In the morning I venture out to kayak and snorkel on Kealakekua Bay, where Captain Cook came ashore in 1779 and later died during a battle along the beach. According to the most cinematic account, the ships’ billowing sails fulfilled a prophecy that Lono, the Hawaiian god of peace and harvest, would arrive in a floating temple with white banners. The villagers welcomed Cook in hundreds of canoes that were heavy with fruit, hogs (Hawaiians love their pork), and other offerings. But when Cook later returned to the bay, thefts by the Hawaiians and their growing weariness with these obviously ungodlike intruders escalated tensions, leading to Cook’s death.
The outfitter Aloha Kayak Co. has paired me with Sean, who grew up on Kealakekua and is visiting from the mainland with his sons—carbon copies of him minus the ink and the pack of Kools. Paddling toward the snorkeling area in front of an obelisk installed 139 years ago by some fellow Brits to honor Cook, we are greeted by our own impressive welcoming party, as spinner dolphins live up to their names with corkscrewing leaps from the water.

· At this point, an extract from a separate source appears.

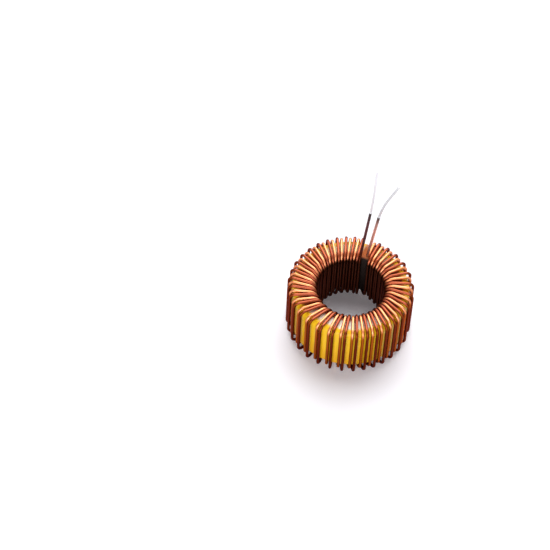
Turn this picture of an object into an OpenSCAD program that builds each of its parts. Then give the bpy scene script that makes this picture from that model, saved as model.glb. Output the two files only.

We go though a channel between two large boulders, landing near a modest bronze plaque in the shallows that reads “Near this spot Capt. James Cook met his death February 14, 1779.” The snorkeling is absurdly beautiful, a garden of corals in blues, greens, and violets, with a Pixar-ready cast of parrot fish and butterfly fish, wide-eyed puffer fish and long-nosed trumpet fish. I swim to the reef’s edge, where the shelf plunges into a blue-water abyss, then kick to shore and surface along the obelisk, its whiteness jarring after the fishes’ vivid hues.
As we paddle back, the spinner dolphins return, swimming beneath the kayaks, then gazing up at us as they break the surface and exhale with sprays of breath that linger in the morning air.